Bird Droppings April 24, 2015
Driving up a mountain takes effort
I am looking forward to the trip to Black Rock Mountain in North Georgia, the site of the Foxfire Museum property and the site of the Piedmont College’s teacher’s class in The Foxfire Approach to teaching. My oldest son took the course as a piece of his master’s degree program at Piedmont College. But interestingly enough several folks from Loganville Georgia were in attendance at his course. One of the teachers as we went around the room doing introductions made a comment about an interesting point for her was the first time she had ever held a snake was in my room at Loganville High School holding Stevie my ball python. Sadly Stevie has moved home with my room change a few years back and just laid eight eggs. Sitting here thinking actually there is a picture of her 2003 State Champion Softball team on the wall as well.
Sitting and listening to teachers and teachers to be in the discussions that go around the room with lead facilitators providing a frame work within which to expound or expand the conversation is a starting point of a weeklong session. Just prior to leaving our house to drive up last year I had hit on an idea for my dissertation topic which has been eluding me for some time. I had been sitting in a discussion with a former student and he offered the idea of that I had shown him or helped him find, the Art of Learning. As I pondered deeper into that morning this idea stuck with me and from it a topic. The Art of Learning using the Foxfire Core Practices as a palette and it was only a few days ago my idea evolved again and now is, Crossing the stream of education: Using the Foxfire Core Practices as stepping stones.
When I left Mountain City last year and drove back to the lower lands of Walton County I felt excited about the course going on and my own epiphany that morning with the idea of learning is an art form. John Dewey’s book, Experience and Education sits to my left as I write and the past few days I have borrowed from it several times as I jotted ideas down. But it is within the community of fellow learners and teachers we find answers and again more questions to ask. I thrive on the idea of learning even though I am sure many of my high school teachers and some college professors would argue. When students want to learn and desire to learn amazing things can be accomplished.
“From the beginning, learner choice, design, and revision infuses the work teachers and learners do together.” Core Practice One from The Foxfire Core Practices
John Dewey and his thoughts run through the Foxfire Approach to Teaching with an emphasis on a democratic classroom, experience as a means of learning and student input into the process of learning. I find that this is a rather simple statement this initial core practice which along with the other nine have evolved over the past nearly fifty years of teacher interactions and discussions from literally around the world. But so often a key attribute is missed and that is that students and teachers do this undertaking together. Last summer listening to sixteen nearly teachers and active teachers respond to why they were involved in this class provided me with a sense of maybe there are a few who get it in the world.

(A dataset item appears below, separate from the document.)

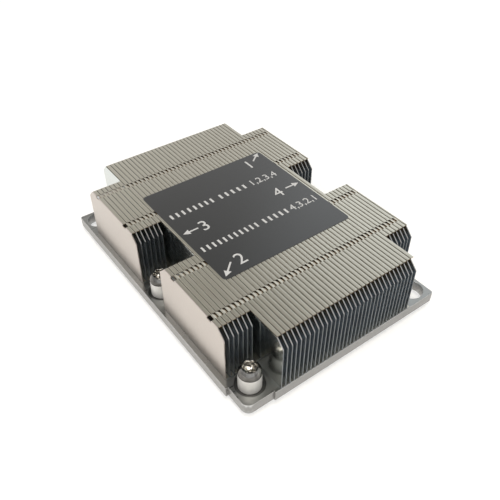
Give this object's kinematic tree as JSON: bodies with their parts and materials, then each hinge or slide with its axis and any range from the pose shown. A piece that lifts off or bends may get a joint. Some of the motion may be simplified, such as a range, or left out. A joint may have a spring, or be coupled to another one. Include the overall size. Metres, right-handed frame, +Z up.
{
  "type": "passive server cpu heatsink",
  "caption": "Low passive heatsink: a flat base plate with a stack of folded, interlocked sheet fins, captive corner and side nuts, guide holes and a square label.",
  "frame": {"origin": "middle of the contact face under the base plate, which is also the lowest point", "axes": "+X along the fins, the way the air flows, +Y across the fins in the direction that their flanges fold, +Z up from the contact face to the fin tops"},
  "size_m": [0.108, 0.078, 0.0257],
  "materials": {
    "base_aluminium": "satin machined",
    "fin_aluminium": "rolled sheet, satin",
    "nut_chrome": "bright nickel plate",
    "ring_steel": "plain spring steel",
    "label_film": "matte charcoal film"
  },
  "bodies": {
    "heatsink": {"base_plate": "base_aluminium", "fin_01": "fin_aluminium", "fin_02": "fin_aluminium", "fin_03": "fin_aluminium", "fin_04": "fin_aluminium", "fin_05": "fin_aluminium", "fin_06": "fin_aluminium", "fin_07": "fin_aluminium", "fin_08": "fin_aluminium", "fin_09": "fin_aluminium", "fin_10": "fin_aluminium", "fin_11": "fin_aluminium", "fin_12": "fin_aluminium", "fin_13": "fin_aluminium", "fin_14": "fin_aluminium", "fin_15": "fin_aluminium", "fin_16": "fin_aluminium", "fin_17": "fin_aluminium", "fin_18": "fin_aluminium", "fin_19": "fin_aluminium", "fin_20": "fin_aluminium", "fin_21": "fin_aluminium", "fin_22": "fin_aluminium", "fin_23": "fin_aluminium", "fin_24": "fin_aluminium", "fin_25": "fin_aluminium", "fin_26": "fin_aluminium", "fin_27": "fin_aluminium", "fin_28": "fin_aluminium", "fin_29": "fin_aluminium", "fin_30": "fin_aluminium", "fin_31": "fin_aluminium", "fin_32": "fin_aluminium", "fin_33": "fin_aluminium", "fin_34": "fin_aluminium", "side_fins_front_left": "fin_aluminium", "side_fins_back_left": "fin_aluminium", "side_fins_front_right": "fin_aluminium", "side_fins_back_right": "fin_aluminium", "top_label": "label_film"},
    "nut_1": {"captive_nut_1": "nut_chrome", "retaining_ring_1": "ring_steel"},
    "nut_2": {"captive_nut_2": "nut_chrome", "retaining_ring_2": "ring_steel"},
    "nut_3": {"captive_nut_3": "nut_chrome", "retaining_ring_3": "ring_steel"},
    "nut_4": {"captive_nut_4": "nut_chrome", "retaining_ring_4": "ring_steel"}
  },
  "joints": [
    {"name": "nut_1_turn", "type": "hinge", "parent": "heatsink", "child": "nut_1", "pos_m": [-0.047, 0.0322, 0.0055], "axis": [0, 0, 1], "continuous": true},
    {"name": "nut_2_turn", "type": "hinge", "parent": "heatsink", "child": "nut_2", "pos_m": [0.047, -0.0322, 0.0055], "axis": [0, 0, 1], "continuous": true},
    {"name": "nut_3_turn", "type": "hinge", "parent": "heatsink", "child": "nut_3", "pos_m": [-0.0009, -0.0335, 0.0055], "axis": [0, 0, 1], "continuous": true},
    {"name": "nut_4_turn", "type": "hinge", "parent": "heatsink", "child": "nut_4", "pos_m": [0.0009, 0.0335, 0.0055], "axis": [0, 0, 1], "continuous": true}
  ]
}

In education we talk about test scores which are also what is used to measure in most schools to federal and state guidelines. Standardized tests given to all students at the end or near end of a school term on specific subjects that are to measure what students have learned. Sadly many students could take the same test at the beginning of the term and score the same so is that really a valid measure of what is learned probably not. Far too many teachers avoid discussing the concept of learning; they are engrossed in standards, curriculum, forms and teacher manuals on the subject. So I sit here offering learning is a stream to cross and or an art form. Both of these ideas are fluid, moving and ever changing.
“Measuring tools lead to quantification; the tools in the arts lead to qualification.” Elliot Eisner, The Arts and the Creation of Mind
Do we ever truly measure learning? I have been wondering this since I started back into teaching although in various different words and meanings. A simple measure would be giving a pre-test and post-test which would show where a student started and where they ended. On a far more involved scenario would be that of using portfolios gathering the evidence as the student progresses through material. They are effectively used in some schools to measure learning and students growth. These would consist of gathering artifacts along the way from the student. Essays, reports, assignments, any piece of material that is involved in the student’s educational life could be considered an artifact.
“With respect to art and its meaning I share Dewey’s view that art is a mode of human experience that in principle can be secured whenever an individual interacts with any aspect of the world.” Elliot Eisner, The Arts and the Creation of Mind
So I am wandering as I sit here this summer morning pondering an article to write on critical pedagogy after a weekend trip to see one granddaughter and a day of playing with my other granddaughter. I sat down yesterday after Charlie left trying to write but my energy level has deteriorated even after two five hour energy shots and I did little more than ponder a moment. I am excited thinking about the group next week future teachers who will be experiencing some interesting and enlightening ideas and concepts across their course. Please keep all in harm’s way on your mind and in your hearts and to always give thanks namaste.